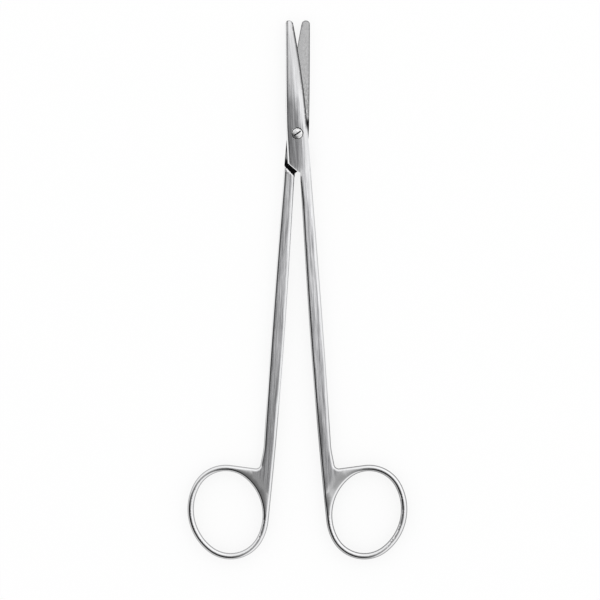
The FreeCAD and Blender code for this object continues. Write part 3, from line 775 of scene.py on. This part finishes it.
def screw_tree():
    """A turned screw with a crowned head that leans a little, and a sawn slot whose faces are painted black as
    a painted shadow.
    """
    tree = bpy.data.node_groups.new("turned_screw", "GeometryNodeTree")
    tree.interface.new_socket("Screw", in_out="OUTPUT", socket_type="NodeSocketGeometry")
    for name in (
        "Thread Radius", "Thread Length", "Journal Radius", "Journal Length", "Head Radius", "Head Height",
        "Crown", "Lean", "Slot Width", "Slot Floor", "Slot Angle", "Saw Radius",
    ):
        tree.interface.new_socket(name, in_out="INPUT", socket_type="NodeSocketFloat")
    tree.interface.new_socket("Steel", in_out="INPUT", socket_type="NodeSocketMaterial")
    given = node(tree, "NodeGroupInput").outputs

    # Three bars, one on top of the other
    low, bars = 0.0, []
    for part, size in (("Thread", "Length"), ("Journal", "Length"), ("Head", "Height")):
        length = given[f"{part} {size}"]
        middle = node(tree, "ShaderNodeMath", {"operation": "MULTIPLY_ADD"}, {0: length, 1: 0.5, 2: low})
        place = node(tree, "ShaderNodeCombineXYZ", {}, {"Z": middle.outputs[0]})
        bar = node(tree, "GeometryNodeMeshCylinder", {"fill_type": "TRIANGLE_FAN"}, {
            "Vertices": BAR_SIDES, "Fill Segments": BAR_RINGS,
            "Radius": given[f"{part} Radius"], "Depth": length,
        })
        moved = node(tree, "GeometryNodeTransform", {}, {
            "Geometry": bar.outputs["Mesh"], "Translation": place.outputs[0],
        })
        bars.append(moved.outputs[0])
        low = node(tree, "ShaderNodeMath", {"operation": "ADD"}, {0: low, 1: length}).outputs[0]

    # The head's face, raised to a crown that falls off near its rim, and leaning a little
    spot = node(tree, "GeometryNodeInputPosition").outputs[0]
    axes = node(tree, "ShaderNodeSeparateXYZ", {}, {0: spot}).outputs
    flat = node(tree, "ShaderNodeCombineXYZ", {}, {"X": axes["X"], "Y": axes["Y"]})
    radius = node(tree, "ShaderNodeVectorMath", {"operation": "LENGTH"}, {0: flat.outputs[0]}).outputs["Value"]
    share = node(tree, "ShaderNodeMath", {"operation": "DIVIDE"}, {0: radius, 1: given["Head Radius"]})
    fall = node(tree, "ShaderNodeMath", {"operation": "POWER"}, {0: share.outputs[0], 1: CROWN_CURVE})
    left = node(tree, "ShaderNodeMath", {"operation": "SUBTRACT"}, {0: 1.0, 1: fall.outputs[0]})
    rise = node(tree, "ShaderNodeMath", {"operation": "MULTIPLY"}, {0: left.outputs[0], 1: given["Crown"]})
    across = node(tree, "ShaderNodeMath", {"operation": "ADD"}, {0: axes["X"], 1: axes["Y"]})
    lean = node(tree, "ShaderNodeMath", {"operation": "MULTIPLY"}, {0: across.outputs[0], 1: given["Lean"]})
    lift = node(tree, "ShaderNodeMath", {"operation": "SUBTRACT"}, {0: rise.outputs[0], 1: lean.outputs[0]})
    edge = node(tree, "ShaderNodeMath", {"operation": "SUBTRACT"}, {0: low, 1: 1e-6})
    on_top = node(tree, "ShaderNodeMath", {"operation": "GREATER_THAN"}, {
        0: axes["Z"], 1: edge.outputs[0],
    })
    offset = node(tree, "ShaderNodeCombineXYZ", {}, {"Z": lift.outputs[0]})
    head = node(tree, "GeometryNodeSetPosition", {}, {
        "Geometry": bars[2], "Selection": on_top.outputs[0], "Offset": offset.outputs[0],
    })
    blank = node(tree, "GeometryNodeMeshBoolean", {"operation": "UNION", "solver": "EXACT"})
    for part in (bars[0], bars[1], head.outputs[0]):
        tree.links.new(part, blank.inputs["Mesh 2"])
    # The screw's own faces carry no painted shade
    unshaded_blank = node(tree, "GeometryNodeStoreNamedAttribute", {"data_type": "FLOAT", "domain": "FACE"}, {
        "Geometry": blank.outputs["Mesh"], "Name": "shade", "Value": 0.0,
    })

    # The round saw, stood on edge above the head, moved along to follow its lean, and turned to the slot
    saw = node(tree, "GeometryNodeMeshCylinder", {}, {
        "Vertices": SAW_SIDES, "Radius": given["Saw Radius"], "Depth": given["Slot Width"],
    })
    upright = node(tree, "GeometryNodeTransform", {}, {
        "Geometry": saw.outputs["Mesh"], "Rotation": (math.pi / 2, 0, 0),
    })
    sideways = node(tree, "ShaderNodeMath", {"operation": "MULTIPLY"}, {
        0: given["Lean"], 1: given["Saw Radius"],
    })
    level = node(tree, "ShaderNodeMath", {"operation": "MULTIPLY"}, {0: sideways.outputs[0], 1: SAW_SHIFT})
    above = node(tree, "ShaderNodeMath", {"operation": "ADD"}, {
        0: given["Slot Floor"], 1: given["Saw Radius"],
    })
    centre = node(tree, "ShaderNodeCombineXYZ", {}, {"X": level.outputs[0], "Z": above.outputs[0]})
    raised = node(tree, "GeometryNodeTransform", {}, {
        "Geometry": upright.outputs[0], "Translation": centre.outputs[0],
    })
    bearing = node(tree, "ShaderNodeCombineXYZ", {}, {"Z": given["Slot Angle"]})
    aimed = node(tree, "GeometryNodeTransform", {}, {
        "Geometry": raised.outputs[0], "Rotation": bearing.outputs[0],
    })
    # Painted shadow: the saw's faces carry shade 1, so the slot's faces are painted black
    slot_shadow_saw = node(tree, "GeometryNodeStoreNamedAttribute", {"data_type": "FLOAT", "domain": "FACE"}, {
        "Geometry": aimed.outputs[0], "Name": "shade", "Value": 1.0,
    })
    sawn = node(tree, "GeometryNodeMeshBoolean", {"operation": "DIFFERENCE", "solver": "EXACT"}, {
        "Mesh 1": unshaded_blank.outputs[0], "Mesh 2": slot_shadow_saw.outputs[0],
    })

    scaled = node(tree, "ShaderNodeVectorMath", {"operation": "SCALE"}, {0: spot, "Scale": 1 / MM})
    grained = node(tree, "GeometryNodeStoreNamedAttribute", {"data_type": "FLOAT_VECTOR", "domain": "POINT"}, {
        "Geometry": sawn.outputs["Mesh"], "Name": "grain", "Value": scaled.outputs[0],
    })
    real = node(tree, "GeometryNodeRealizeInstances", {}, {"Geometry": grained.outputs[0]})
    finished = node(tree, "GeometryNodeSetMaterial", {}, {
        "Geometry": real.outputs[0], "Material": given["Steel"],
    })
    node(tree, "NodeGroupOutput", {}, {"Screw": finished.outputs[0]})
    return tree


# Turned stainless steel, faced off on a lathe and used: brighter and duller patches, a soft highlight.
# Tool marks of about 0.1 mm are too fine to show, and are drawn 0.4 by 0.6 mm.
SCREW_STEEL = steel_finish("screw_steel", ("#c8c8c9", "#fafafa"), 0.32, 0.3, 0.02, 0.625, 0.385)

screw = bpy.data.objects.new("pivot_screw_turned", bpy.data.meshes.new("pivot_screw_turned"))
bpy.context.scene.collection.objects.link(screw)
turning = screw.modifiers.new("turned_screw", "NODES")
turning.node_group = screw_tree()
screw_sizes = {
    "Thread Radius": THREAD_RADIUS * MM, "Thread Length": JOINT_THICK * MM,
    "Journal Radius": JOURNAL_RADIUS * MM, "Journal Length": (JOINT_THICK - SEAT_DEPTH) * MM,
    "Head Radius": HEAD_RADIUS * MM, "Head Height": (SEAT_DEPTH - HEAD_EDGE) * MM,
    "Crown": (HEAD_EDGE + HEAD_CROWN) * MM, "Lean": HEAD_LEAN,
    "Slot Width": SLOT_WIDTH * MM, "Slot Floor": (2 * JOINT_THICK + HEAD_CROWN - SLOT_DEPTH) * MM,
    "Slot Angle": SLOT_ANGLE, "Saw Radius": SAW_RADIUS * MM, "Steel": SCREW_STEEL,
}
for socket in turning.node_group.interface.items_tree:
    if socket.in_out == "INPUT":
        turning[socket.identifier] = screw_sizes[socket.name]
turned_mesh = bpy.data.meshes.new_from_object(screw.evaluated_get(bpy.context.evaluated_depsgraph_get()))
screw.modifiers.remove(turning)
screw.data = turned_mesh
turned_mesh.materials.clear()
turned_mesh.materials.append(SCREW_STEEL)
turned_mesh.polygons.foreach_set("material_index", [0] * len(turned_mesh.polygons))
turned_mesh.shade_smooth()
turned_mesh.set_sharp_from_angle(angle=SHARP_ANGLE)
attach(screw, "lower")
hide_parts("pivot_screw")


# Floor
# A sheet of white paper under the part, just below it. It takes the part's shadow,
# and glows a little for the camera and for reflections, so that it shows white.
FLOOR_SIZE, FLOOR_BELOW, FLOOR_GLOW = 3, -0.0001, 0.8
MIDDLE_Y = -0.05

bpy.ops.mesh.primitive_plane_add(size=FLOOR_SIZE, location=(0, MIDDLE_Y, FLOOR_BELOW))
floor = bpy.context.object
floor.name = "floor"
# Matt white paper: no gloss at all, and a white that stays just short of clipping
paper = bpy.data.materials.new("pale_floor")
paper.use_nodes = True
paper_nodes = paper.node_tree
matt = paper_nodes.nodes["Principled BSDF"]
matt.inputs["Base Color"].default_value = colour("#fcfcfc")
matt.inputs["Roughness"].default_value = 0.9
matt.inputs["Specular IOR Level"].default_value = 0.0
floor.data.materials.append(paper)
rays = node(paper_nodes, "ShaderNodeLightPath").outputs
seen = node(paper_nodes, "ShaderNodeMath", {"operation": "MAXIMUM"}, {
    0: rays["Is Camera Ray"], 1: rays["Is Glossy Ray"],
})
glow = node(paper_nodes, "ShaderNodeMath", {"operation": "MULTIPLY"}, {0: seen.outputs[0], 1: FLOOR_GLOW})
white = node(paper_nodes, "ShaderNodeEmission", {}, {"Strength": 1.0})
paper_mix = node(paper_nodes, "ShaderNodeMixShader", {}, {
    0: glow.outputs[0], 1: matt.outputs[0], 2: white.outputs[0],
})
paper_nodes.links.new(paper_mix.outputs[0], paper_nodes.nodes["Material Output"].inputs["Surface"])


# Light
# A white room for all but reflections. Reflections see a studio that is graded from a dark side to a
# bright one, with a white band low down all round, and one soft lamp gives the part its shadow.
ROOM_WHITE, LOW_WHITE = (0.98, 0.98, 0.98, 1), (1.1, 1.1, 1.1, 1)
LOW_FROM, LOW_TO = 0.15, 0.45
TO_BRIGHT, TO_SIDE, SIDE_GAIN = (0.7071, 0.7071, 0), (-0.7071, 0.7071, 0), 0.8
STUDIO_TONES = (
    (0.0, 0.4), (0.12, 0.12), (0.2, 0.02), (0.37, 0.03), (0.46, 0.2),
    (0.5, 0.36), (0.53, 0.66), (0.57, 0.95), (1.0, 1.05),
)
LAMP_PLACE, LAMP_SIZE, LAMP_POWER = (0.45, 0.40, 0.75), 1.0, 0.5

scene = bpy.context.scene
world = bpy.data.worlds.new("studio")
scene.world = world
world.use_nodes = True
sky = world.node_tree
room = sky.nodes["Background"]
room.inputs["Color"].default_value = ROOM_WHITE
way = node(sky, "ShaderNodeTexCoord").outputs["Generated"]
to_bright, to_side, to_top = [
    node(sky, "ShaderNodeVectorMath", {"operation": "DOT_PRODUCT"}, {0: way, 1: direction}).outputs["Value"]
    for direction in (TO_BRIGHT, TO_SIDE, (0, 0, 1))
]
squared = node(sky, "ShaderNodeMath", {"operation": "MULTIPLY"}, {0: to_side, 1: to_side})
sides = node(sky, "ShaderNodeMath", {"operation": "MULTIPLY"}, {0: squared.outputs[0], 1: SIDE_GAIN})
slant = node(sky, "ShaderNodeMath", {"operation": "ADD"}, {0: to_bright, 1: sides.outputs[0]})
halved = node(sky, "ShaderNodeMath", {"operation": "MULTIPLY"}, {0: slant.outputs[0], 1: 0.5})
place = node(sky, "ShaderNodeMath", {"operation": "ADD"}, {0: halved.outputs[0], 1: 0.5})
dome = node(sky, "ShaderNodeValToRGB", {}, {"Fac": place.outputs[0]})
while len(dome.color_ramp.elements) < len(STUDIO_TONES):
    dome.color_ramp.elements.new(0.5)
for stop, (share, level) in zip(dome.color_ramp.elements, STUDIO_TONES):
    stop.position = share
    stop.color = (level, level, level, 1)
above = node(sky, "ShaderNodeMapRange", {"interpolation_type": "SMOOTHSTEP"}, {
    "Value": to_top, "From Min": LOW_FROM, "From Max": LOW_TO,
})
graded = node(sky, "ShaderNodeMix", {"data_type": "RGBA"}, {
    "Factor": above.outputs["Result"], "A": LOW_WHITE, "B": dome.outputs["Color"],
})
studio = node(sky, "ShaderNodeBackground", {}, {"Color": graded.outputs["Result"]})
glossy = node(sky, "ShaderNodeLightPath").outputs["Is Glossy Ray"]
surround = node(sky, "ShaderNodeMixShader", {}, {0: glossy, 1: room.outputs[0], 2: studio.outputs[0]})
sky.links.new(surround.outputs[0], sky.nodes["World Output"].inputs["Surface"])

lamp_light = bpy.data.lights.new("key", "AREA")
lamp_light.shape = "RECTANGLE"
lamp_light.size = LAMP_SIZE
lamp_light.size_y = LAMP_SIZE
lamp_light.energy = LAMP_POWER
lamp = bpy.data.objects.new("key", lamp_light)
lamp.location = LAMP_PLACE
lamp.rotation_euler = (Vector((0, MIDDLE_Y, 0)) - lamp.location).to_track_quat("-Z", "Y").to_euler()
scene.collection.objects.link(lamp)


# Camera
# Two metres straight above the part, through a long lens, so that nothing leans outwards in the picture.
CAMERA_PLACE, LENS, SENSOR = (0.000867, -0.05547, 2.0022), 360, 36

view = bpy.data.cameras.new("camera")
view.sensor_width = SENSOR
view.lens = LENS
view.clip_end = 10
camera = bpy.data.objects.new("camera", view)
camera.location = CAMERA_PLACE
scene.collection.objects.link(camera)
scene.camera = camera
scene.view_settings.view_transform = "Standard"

++++++++++++++++++++

Filter for "scene". Return all lines that hold it.

▸ **Solved problem**
The FreeCAD and Blender code for this object continues. Write part 3, from line 775 of scene.py on. This part finishes it.
bpy.context.scene.collection.objects.link(screw)
scene = bpy.context.scene
scene.world = world
scene.collection.objects.link(lamp)
scene.collection.objects.link(camera)
scene.camera = camera
scene.view_settings.view_transform = "Standard"